The blunt comments came after an earlier salvo by the army chief of staff, Lt. Gen. Moshe Yaalon, who in remarks last month to Israeli newspaper reporters criticized the sweeping measures imposed on ordinary Palestinians.

Yaalon said continued blockades of towns and villages and restrictions on movement were breeding hatred and strengthening militant groups.

"In our tactical decisions we are working against our strategic interest," he was quoted as saying.

He asserted that the government had contributed to the downfall of the first Palestinian prime minister, Mahmoud Abbas, by failing to take steps, such as withdrawing the army from Palestinian cities, that would have bolstered his position. Yaalon said Israel had been "miserly" toward Abbas, who abruptly resigned Sept. 6.

Several weeks before Yaalon's comments, 27 reserve air force pilots signed a letter saying they would refuse to carry out missions against Palestinian militants in heavily populated areas, strikes that have caused civilian casualties. Such strikes are "illegal and immoral," the pilots said.

Although the criticism has come from people who command respect among many Israelis, it is unclear whether their statements will seriously undermine public support for the tactics used by Sharon in the past three years of fighting.

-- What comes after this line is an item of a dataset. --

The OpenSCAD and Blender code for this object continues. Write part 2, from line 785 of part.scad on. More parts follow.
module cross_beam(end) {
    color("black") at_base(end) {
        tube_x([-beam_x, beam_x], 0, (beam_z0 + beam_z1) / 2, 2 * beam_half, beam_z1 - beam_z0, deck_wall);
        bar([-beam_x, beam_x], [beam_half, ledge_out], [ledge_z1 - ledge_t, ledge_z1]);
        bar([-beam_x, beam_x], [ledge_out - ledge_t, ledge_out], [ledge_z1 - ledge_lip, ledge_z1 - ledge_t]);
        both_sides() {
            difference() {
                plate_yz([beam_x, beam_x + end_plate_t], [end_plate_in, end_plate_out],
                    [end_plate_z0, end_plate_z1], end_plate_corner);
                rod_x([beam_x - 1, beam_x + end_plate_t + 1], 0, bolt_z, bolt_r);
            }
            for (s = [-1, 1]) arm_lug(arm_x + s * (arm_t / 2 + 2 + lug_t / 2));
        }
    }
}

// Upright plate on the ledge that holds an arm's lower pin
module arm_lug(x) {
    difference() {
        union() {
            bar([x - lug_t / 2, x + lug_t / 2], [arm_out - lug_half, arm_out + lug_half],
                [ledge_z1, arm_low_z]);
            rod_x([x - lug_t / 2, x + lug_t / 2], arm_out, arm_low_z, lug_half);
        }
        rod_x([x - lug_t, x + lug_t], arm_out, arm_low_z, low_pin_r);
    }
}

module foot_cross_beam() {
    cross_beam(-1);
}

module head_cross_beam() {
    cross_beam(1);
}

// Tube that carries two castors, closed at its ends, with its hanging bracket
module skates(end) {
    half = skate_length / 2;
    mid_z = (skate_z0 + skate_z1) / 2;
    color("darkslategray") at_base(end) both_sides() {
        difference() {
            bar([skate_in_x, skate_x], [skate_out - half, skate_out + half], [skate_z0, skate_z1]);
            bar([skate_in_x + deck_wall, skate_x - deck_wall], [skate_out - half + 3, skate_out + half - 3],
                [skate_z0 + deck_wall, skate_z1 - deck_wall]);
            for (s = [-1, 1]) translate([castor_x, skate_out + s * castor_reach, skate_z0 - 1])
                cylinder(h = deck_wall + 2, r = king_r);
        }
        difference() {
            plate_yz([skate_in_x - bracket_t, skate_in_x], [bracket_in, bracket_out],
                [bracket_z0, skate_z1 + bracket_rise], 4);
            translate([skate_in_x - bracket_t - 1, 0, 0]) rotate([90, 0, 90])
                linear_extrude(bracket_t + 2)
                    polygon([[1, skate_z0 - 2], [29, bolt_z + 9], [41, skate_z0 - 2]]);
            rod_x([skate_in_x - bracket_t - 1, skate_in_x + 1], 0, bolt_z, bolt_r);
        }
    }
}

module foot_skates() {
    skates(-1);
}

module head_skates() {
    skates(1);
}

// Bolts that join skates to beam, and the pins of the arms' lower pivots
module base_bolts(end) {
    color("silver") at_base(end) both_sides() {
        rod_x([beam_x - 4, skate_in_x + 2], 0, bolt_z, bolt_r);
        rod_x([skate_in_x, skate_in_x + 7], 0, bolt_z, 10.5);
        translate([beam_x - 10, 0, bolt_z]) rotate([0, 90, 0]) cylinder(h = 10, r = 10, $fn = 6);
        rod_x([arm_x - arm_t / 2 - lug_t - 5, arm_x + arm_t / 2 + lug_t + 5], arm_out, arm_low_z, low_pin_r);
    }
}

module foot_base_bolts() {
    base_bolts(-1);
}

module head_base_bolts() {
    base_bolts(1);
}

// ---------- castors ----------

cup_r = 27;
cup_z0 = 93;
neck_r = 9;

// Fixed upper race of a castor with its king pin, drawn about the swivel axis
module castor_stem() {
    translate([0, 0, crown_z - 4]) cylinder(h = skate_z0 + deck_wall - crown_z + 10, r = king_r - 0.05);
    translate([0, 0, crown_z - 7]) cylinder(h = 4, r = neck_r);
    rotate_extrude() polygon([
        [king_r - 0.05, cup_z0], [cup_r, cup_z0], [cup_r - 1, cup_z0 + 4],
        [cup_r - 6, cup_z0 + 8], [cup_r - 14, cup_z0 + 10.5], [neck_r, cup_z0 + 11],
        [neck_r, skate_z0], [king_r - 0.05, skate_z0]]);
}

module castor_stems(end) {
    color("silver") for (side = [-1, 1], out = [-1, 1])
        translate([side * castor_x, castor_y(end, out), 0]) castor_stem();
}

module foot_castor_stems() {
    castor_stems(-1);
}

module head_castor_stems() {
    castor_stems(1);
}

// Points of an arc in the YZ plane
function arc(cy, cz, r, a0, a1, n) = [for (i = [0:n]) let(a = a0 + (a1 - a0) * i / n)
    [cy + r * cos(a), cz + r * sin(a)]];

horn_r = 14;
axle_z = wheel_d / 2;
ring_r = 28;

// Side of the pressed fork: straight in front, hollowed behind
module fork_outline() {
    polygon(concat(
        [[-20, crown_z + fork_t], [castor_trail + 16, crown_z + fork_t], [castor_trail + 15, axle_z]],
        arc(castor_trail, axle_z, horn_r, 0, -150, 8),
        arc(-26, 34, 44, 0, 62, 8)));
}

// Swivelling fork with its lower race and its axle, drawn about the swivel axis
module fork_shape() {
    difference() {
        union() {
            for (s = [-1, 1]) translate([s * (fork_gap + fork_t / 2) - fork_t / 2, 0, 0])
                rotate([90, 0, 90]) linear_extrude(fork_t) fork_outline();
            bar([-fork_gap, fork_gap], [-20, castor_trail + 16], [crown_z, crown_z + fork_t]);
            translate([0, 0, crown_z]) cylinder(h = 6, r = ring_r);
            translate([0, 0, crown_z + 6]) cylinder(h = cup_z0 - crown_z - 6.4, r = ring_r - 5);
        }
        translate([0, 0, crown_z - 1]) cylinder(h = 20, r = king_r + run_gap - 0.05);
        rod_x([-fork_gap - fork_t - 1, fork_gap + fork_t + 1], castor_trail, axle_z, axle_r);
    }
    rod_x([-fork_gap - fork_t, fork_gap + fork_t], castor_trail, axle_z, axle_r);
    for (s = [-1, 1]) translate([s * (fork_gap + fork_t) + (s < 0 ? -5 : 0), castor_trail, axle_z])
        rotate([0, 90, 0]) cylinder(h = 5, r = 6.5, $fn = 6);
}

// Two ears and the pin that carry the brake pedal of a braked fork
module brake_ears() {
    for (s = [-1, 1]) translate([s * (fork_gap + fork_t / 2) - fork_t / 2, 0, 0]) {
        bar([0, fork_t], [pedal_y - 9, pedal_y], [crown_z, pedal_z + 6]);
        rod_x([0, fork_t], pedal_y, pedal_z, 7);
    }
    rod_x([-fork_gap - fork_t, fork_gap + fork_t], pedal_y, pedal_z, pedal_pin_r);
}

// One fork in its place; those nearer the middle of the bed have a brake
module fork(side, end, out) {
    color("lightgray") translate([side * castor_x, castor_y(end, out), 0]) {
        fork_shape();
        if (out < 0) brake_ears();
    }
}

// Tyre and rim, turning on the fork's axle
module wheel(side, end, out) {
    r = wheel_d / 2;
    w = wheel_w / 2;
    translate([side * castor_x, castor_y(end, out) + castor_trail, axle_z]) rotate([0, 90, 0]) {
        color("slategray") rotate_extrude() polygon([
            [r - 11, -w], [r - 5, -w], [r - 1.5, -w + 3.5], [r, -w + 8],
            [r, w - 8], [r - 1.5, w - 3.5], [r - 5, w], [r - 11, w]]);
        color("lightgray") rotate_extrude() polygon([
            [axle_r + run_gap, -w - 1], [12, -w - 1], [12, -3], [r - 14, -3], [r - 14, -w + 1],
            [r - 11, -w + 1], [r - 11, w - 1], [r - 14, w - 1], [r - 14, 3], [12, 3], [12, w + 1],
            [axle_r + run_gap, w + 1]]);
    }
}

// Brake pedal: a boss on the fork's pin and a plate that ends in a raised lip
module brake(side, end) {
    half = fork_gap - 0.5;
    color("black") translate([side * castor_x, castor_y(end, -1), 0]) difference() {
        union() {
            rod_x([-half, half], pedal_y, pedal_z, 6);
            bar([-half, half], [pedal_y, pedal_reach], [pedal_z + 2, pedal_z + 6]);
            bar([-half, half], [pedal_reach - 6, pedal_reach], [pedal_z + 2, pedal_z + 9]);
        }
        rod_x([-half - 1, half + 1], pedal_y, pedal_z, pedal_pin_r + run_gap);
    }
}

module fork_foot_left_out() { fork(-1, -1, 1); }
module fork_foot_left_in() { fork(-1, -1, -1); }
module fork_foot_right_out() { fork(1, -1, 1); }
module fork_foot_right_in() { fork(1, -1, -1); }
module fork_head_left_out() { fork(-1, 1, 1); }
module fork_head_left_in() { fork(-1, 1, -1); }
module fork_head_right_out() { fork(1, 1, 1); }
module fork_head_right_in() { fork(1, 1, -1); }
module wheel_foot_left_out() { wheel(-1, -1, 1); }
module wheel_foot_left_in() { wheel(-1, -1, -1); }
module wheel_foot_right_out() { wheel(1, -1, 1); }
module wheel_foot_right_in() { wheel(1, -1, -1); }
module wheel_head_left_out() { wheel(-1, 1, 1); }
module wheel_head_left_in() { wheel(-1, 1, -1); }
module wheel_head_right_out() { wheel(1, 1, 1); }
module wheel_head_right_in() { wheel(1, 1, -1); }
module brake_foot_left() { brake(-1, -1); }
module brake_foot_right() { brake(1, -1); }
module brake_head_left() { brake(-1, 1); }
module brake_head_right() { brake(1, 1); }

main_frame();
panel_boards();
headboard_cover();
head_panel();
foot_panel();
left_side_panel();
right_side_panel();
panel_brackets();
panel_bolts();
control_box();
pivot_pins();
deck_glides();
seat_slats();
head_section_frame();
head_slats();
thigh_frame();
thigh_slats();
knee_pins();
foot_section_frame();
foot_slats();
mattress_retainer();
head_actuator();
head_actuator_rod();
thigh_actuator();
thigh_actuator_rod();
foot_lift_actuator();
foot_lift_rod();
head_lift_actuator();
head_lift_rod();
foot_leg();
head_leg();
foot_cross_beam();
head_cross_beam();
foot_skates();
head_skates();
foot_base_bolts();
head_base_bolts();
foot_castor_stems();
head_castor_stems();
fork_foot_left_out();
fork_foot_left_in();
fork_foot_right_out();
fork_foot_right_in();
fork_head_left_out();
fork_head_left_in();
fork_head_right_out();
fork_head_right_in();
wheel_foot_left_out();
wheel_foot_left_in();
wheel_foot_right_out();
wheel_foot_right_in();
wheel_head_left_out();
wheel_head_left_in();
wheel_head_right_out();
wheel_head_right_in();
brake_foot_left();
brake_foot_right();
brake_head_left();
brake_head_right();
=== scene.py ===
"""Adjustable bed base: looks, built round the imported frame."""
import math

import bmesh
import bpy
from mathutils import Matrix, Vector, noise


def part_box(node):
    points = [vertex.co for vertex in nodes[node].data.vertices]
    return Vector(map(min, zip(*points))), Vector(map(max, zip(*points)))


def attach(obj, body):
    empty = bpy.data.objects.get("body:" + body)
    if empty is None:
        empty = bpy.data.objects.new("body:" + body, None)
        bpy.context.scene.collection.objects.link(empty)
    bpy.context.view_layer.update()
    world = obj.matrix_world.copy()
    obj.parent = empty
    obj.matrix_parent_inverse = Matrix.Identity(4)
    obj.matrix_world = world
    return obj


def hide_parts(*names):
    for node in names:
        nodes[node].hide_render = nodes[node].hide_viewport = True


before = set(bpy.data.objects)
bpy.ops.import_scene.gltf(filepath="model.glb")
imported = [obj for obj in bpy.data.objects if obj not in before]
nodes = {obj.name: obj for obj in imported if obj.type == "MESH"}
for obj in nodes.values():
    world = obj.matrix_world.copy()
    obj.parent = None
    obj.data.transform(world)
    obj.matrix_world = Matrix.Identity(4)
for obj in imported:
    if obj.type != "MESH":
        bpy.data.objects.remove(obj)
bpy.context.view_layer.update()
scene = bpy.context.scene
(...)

Despite the polls showing a decline in Sharon's popularity, a solid majority of Israelis have supported a tough military response to Palestinian suicide bombings and attacks that have taken hundreds of lives.

Sociologist's analysis

Ephraim Yaar, a sociologist at Tel Aviv University who surveys public attitudes toward peace efforts, said Sharon's standing would remain firm so long as most Israelis distrusted Palestinian intentions and saw no chance to break the stalemate.

"This can change dramatically if the Israeli public sees initiative and serious steps taken by the Palestinians," Yaar said. "Sharon's position may be eroded if the public sees that he has failed to seize a serious opportunity to get out of the deadlock. We have not yet reached this point."